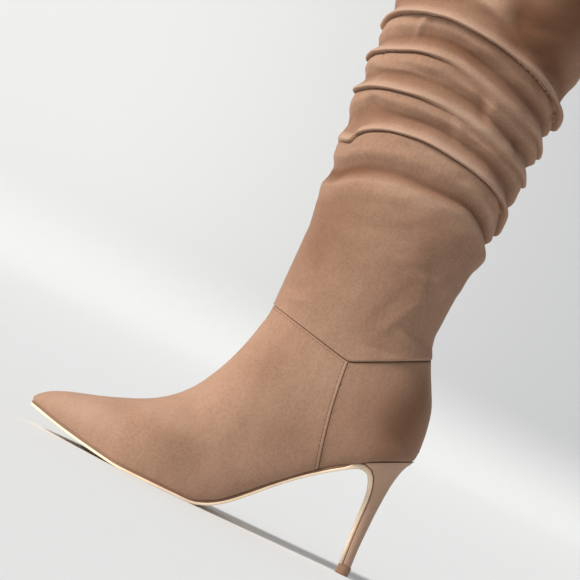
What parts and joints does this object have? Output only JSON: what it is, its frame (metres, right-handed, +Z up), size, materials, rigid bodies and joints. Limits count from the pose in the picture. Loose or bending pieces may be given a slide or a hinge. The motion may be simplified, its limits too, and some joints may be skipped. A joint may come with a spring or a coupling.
{
  "type": "slouch boot",
  "caption": "Left knee-high slouch boot: pointed toe, tall slim heel, V-shaped ankle seam, shaft sagging into folds, concealed zip on the inner side.",
  "frame": {"origin": "middle of the top piece's wearing face, on the floor under the heel", "axes": "+X from heel to toe, +Y to the wearer's left (the outer side of this left boot), +Z up"},
  "size_m": [0.2405, 0.103, 0.455],
  "materials": {
    "upper_suede": "soft matt nap, tan",
    "outsole": "smooth satin, natural",
    "heel_cover": "wrapped in the upper's tan suede",
    "top_piece": "matt, brown",
    "lining": "smooth matt",
    "zip_tape": "woven tape with a concealed coil",
    "zip_metal": "polished, light rose"
  },
  "bodies": {
    "boot": {"upper": "upper_suede", "shaft": "upper_suede", "outsole": "outsole", "heel": "heel_cover", "top_piece": "top_piece", "insole": "lining", "zip_tape": "zip_tape", "zip_slider": "zip_metal"},
    "pull": {"zip_pull": "zip_metal"}
  },
  "joints": [
    {"name": "zip_pull_hinge", "type": "hinge", "parent": "boot", "child": "pull", "pos_m": [0.05846, -0.04241, 0.20135], "axis": [-1, 0, 0], "range_deg": [0, 150]}
  ]
}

**Aim of the exercise**
Repeat the material above in full, exactly as it stands.

**Full response**
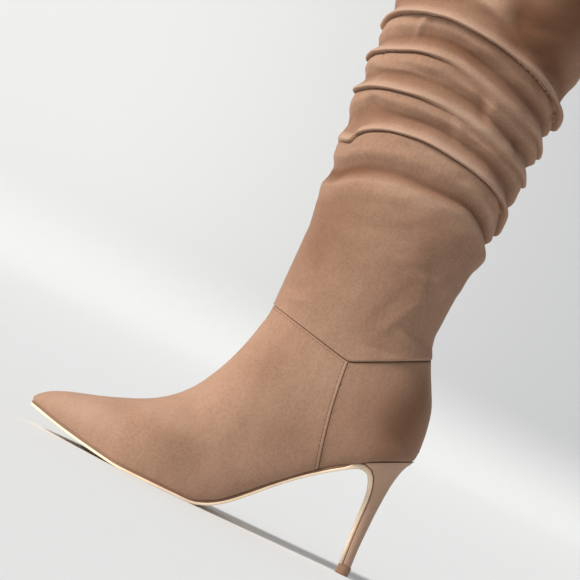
What parts and joints does this object have? Output only JSON: what it is, its frame (metres, right-handed, +Z up), size, materials, rigid bodies and joints. Limits count from the pose in the picture. Loose or bending pieces may be given a slide or a hinge. The motion may be simplified, its limits too, and some joints may be skipped. A joint may come with a spring or a coupling.
{
  "type": "slouch boot",
  "caption": "Left knee-high slouch boot: pointed toe, tall slim heel, V-shaped ankle seam, shaft sagging into folds, concealed zip on the inner side.",
  "frame": {"origin": "middle of the top piece's wearing face, on the floor under the heel", "axes": "+X from heel to toe, +Y to the wearer's left (the outer side of this left boot), +Z up"},
  "size_m": [0.2405, 0.103, 0.455],
  "materials": {
    "upper_suede": "soft matt nap, tan",
    "outsole": "smooth satin, natural",
    "heel_cover": "wrapped in the upper's tan suede",
    "top_piece": "matt, brown",
    "lining": "smooth matt",
    "zip_tape": "woven tape with a concealed coil",
    "zip_metal": "polished, light rose"
  },
  "bodies": {
    "boot": {"upper": "upper_suede", "shaft": "upper_suede", "outsole": "outsole", "heel": "heel_cover", "top_piece": "top_piece", "insole": "lining", "zip_tape": "zip_tape", "zip_slider": "zip_metal"},
    "pull": {"zip_pull": "zip_metal"}
  },
  "joints": [
    {"name": "zip_pull_hinge", "type": "hinge", "parent": "boot", "child": "pull", "pos_m": [0.05846, -0.04241, 0.20135], "axis": [-1, 0, 0], "range_deg": [0, 150]}
  ]
}